Descalças na tela
Sou assíduo freqüentador do aprazível sítio YouTube. Lá estou cadastrado, possuo uma longa lista de clips favoritos que chega perto de uns 10 menos do que o permitido, que remonta a 500.
Não sou internauta de ficar procurando gatinhos brincando com cachorro, gente levando tombo ou pronunciamentos políticos. Trabalho com outras armas. As armas e os barões assinalados de cantores mortos, filmes antigos com atores mortos, desenhos animados com bonecos mortos. E por aí afora.
Ocasionalmente, desaparecem da lista de meus mortos favoritos alguns minutos deste ou daquele outro filme, desta ou daquela interpretação de algum músico (morto). Um excesso de mortos, digamos. Um massacre de Gaza de minhas predileções (mortas todas). Culpa do raio do problema dos direitos autorais que, este tempo todo, ainda não resolveram. Estou pouco ligando.
Há coisa de um ano, meu guru informático ensinou-me uma maneira, com o endereço do site direitinho, onde eu poderia guardar para toda a existência de meu computador e seu disco rígido a imagem e os sons dos mortos de minha preferência. Foi, para mim, a descoberta do caminho marítimo para as Índias.
Vocês todos, que a cada dia aumentam mais, devem estar cansados de saber dos macetes. Mas sou mau internauta. E como eu mesmo, num momento de grande criatividade, parafraseei, e sou muito citado nos mais cotados círculos cibernéticos, “para o mau internauta até o mouse atrapalha”.
Isso sou eu e o que de desinteressante comigo se passa.
Há situações, aplicações e soluções bem mais interessantes.
Vejam o caso da Ordem das Carmelitas Descalças do Convento de San José, em Ecija, perto de Sevilha, na Espanha. As coisas andavam pretas por lá. Noviça alguma, rebelde ou conformista, procurava o convento para nele tirar os sapatos ou tamancos e pôr-se a fazer seja lá o que for que as Carmelitas Descalças fazem.
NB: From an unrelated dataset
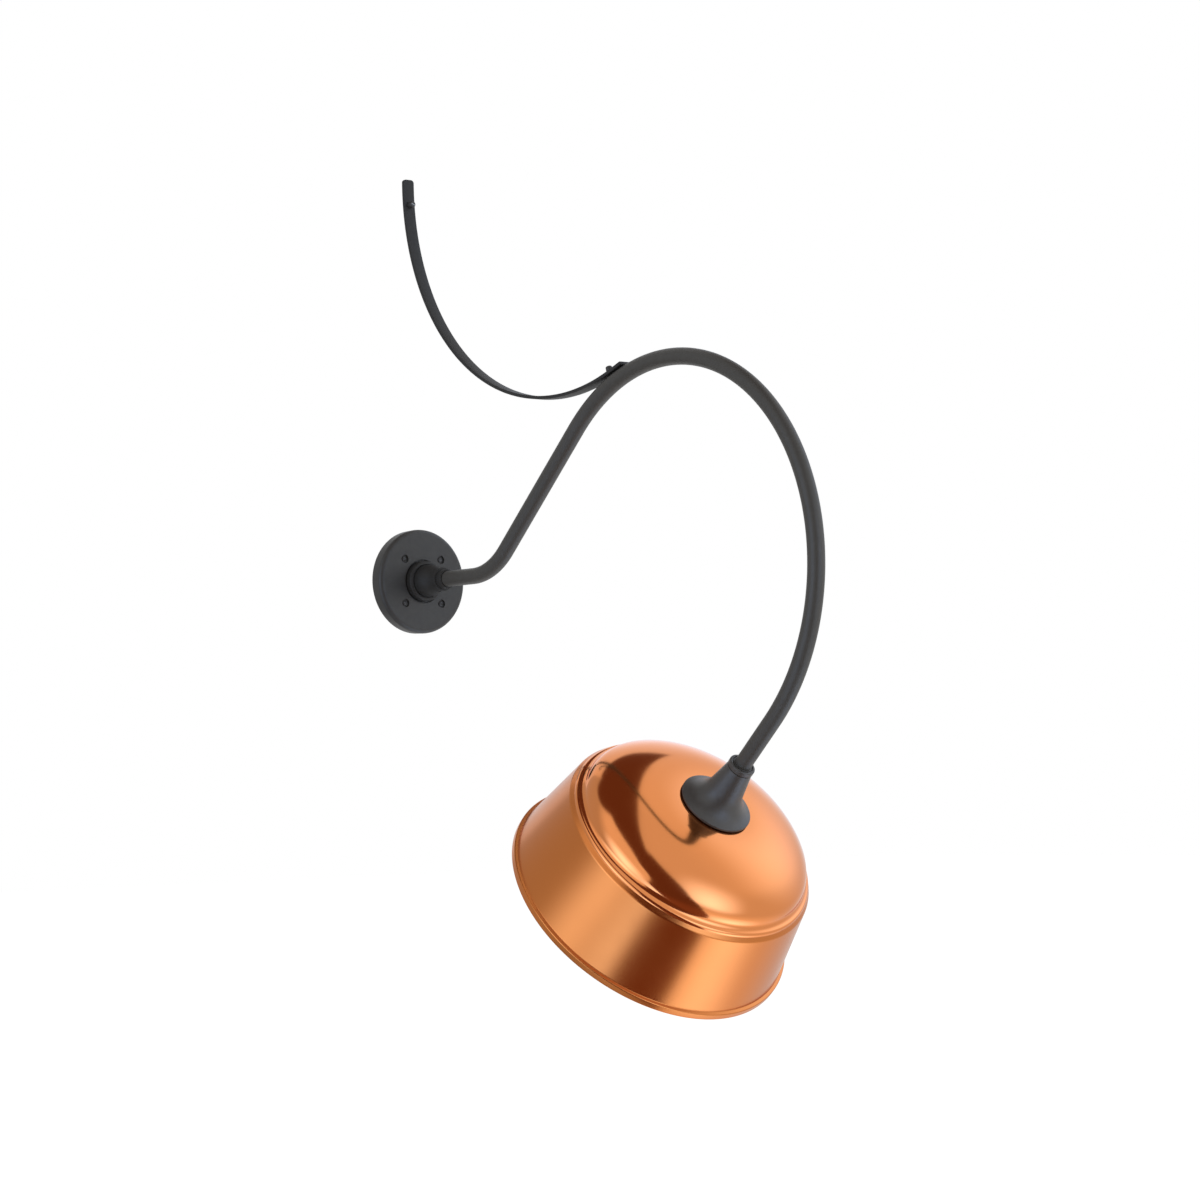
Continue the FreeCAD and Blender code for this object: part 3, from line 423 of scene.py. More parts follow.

Isso é um fenômeno que, não digo assola, mas ocorre em toda a Espanha. Uma ordem com mais de 400 anos de tradição via-se prestes a bater as botas, digo, bater seus pés descalços.
Agora, ao que parece, as preces da Carmelitas foram atendidas. Graças à internet e o site YouTube. A madre superiora do convento, Madre Isabel, foi persuadida por amigos, possivelmente calçados, de que a melhor maneira de recrutar noviças seria no que eu e os espanhóis também, folgo em saber, chamam de “sítio”, ou seja, o YouTube falado. Com o auxílio de técnicos (não, eu não sei se calçados ou não) fizeram um vídeo mostrando como é a contemplativa vida no convento, que já foi, no século 14, o palácio de Mudéjar.
Às boas notícias: após milhares de hits no filmezinho, sabe-se que depois de aderirem à moderna tecnologia, as Carmelitas Descalças não param de receber telefonemas. O que para mim já é novidade. Nem sabia que convento tinha telefone. Celulares? E o ponto culminante da aventura cibernética: a primeira noviça a tomar conhecimento do convento e da ordem já atravessou os pesados portões de Ecija e lá se instalou, com a devida modéstia.
Madre Isabel, em entrevista para os jornais (aí ela não recorreu ao YouTube), declarou o seguinte:
“Nestes dias, pouquíssimas pessoas têm uma idéia do que é a vida no claustro. Se o mundo inteiro está ligado à internet, por que haveríamos nós de ficar por fora?”
O vídeo – eu conferi, podem fazer o mesmo – mostra as freirinhas rezando, costurando e cozinhando bolos, enquanto uma locução sóbria fala das alegrias da vida enclausurada. As carmelitas de Ecija, com muita naturalidade, testemunham que não é tão ruim quanto possam pensar as disciplinas do silêncio e da solidão. Além do fato de que as grades de madeira que permitem que elas falem, mas não vejam ou sejam vistas, não chega a atrapalhar um diálogo.
As Carmelitas Descalças espanholas não negam que se trata de uma renúncia séria. Só que uma renúncia que vale a pena.